External univalence for second-order generalized algebraic theories

Voevodsky's univalence axiom is often motivated as a realization of the equivalence principle; the idea that equivalent mathematical structures satisfy the same properties. Indeed, in Homotopy Type Theory, properties and structures can be transported over type equivalences. However, we may wish to explain the equivalence principle without relying on the univalence axiom. For example, all type formers preserve equivalences in most type theories; thus it should be possible to transport structures over type equivalences even in non-univalent type theories. We define external univalence, a property of type theories (and more general second-order generalized algebraic theories) that captures the preservation of equivalences (or other homotopy relations). This property is defined syntactically, as the existence of identity types on the (syntactically defined) coclassifying (Sigma,Pi_rep)-CwF (also called generic model or walking model) of the theory.
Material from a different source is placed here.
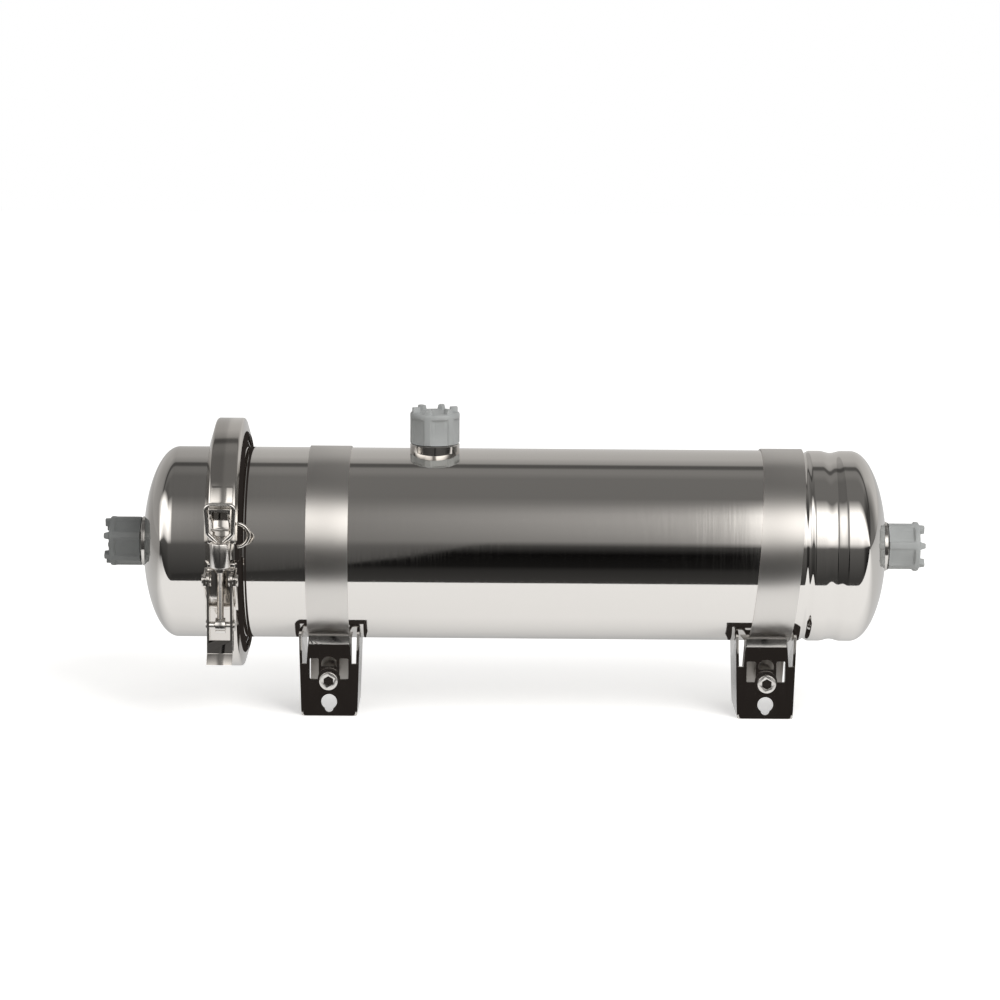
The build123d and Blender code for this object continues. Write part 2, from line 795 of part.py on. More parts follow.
inlet_turn, outlet_turn, flush_turn = cap_turns
parts = {
    "barrel": barrel(),
    "lid": lid(),
    "lid_gasket": lid_gasket(),
    "clamp_band": clamp_band(),
    "latch_base": latch_base(),
    "latch_catch": latch_catch(),
    "latch_lever": latch_lever(),
    "pivot_rivets": pivot_rivets(),
    "rod_pin": rod_pin(),
    "draw_rod": draw_rod(),
    "adjusting_sleeve": adjusting_sleeve(),
    "locknut": locknut(),
    "draw_link": draw_link(),
    "seal_loop": seal_loop(),
    "inlet_port": end_port(-1),
    "outlet_port": end_port(1),
    "flush_port": flush_port(),
    "inlet_cap": on_end(thread_cap(inlet_turn), -1),
    "outlet_cap": on_end(thread_cap(outlet_turn), 1),
    "flush_cap": on_flush(thread_cap(flush_turn)),
    "inlet_cap_washer": on_end(cap_washer(), -1),
    "outlet_cap_washer": on_end(cap_washer(), 1),
    "flush_cap_washer": on_flush(cap_washer()),
    "cartridge_tube": cartridge_tube(),
    "inlet_potting": potting_plug(-1),
    "outlet_potting": potting_plug(1),
    "fibre_bundle": fibre_bundle(),
    "inlet_cup": inlet_cup(),
    "collector_cup": collector_cup(),
    "nozzle_seal": nozzle_seal(),
    "cartridge_carrier": cartridge_carrier(),
}

for name, x, tilt in zip(("left", "right"), foot_xs, strap_tilts):
    parts[name + "_strap"] = strap(x, tilt)
    parts[name + "_foot"] = foot(x, tilt)
    parts[name + "_foot_bolt"] = foot_bolt(x)
    parts[name + "_foot_washers"] = foot_washers(x)
    parts[name + "_foot_nut"] = foot_nut(x)
    parts[name + "_foot_spacer"] = foot_spacer(x)
    parts[name + "_ear_packing"] = ear_packing(x)

os.makedirs("parts", exist_ok=True)
for name, shape in parts.items():
    export_step(shape, f"parts/{name}.step")
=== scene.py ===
"""Looks of a polished stainless steel ultrafiltration module on two strap feet.

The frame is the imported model: metres, +X along the tube, the latch on the -Y side, +Z up.
Pieces are modelled in millimetres in that same frame and turned to metres as they are placed.
"""
import logging
import math
from dataclasses import dataclass, field
from enum import Enum
from typing import Sequence, Union

import bmesh
import bpy
from mathutils import Matrix, Vector


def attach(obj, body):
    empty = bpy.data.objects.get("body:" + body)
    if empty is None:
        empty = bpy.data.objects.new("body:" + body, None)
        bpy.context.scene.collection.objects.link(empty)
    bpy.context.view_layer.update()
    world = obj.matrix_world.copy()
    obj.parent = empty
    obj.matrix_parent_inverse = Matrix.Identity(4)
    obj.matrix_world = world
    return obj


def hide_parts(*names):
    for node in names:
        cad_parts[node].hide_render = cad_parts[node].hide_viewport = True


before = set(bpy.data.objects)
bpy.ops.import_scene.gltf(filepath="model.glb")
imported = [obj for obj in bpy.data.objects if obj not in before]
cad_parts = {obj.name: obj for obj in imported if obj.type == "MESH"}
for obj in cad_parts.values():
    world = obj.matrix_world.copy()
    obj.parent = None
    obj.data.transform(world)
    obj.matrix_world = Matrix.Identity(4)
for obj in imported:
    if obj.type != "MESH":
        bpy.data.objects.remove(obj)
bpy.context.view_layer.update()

log = logging.getLogger("module_looks")

MM = 0.001
FULL_TURN = 2 * math.pi
ROUND_STEPS = 192
SMALL_STEPS = 64

# Vertices nearer than this are merged, in millimetres: in a spun mesh, and in a copied one
MERGE = 1e-4
COPY_MERGE = 2e-3

# Faces of a copied mesh that turn by less are joined, in degrees
FLAT_TURN = 0.5

# Edges that turn by more are bevelled, in degrees: on a plain bar, on a pressing, and on a rim
BAR_SHARP = 30.0
PRESSED_SHARP = 40.0
RIM_SHARP = 50.0

# Edges that turn by less are shaded smooth, in degrees
SHELL_SMOOTH = 25.0
TURNED_SMOOTH = 35.0
FOLDED_SMOOTH = 40.0
WIRE_SMOOTH = 50.0

# Places of the feet on X, and the lean of the right strap in degrees
FOOT_PLACES = (-98.5, 134.5)
RIGHT_LEAN = 3.7

# A Map Range node's settings in order, and the span in which nearly all of a noise lies
MAP_KEYS = ("From Min", "From Max", "To Min", "To Max")
NOISE_SPAN = (0.3, 0.7)

Outline = list[tuple[float, float]]
Mesh = bmesh.types.BMesh
Tree = bpy.types.NodeTree
Source = Union[bpy.types.Node, bpy.types.NodeSocket]


class Body(Enum):
    """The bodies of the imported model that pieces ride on."""

    HOUSING = "housing"
    LEVER = "lever"
    DRAW_ROD = "draw_rod"
    INLET_CAP = "inlet_cap_body"
    OUTLET_CAP = "outlet_cap_body"
    FLUSH_CAP = "flush_cap_body"


class Slot(Enum):
    """The record's material slots."""

    POLISHED = "polished_steel"
    CLAMP = "clamp_steel"
    PORT = "port_steel"
    STRAP = "satin_strap"
    FOOT = "foot_steel"
    FASTENER = "fastener_steel"
    CAP = "grey_cap"
    RUBBER = "seal_rubber"
    CARTRIDGE = "cartridge_plastic"
    POTTING = "potting_resin"
    FIBRE = "membrane_fibre"


def linear(code: str) -> tuple[float, float, float, float]:
    """Turns an sRGB hex colour to linear light.

    Args:
        code: the colour as #rrggbb.

    Returns:
        Red, green, blue and an alpha of one.
    """
    shares = [int(code[i : i + 2], 16) / 255 for i in (1, 3, 5)]
    red, green, blue = (s / 12.92 if s <= 0.04045 else ((s + 0.055) / 1.055) ** 2.4 for s in shares)
    return (red, green, blue, 1.0)


def add_node(tree: Tree, kind: str, settings: dict = {}, links: dict = {}) -> bpy.types.Node:
    """Adds one shader node.

    Args:
        tree: the node tree that gets it.
        kind: the node's type name, after the word ShaderNode.
        settings: values for the node's own properties or its input sockets.
        links: for an input, the socket that drives it, or a node whose first output does.

    Returns:
        The new node.
    """
    node = tree.nodes.new("ShaderNode" + kind)
    own = [key for key in settings if isinstance(key, str) and hasattr(node, key)]
    for key in own:
        setattr(node, key, settings[key])
    for key, value in settings.items():
        if key not in own:
            node.inputs[key].default_value = value
    for key, source in links.items():
        socket = source.outputs[0] if isinstance(source, bpy.types.Node) else source
        tree.links.new(socket, node.inputs[key])
    return node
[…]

Semantically, it corresponds to the existence of some left semi-model structure on the category of models of the theory. We give syntactic conditions that can be used to check that a theory satisfies external univalence. We prove external univalence for some theories, such as the first-order generalized algebraic theory of categories, and dependent type theory with any standard choice of type formers and axioms, including identity types, Sigma-types, Pi-types, universes `a la Tarski, the univalence axiom, the Uniqueness of Identity Proofs axiom, etc.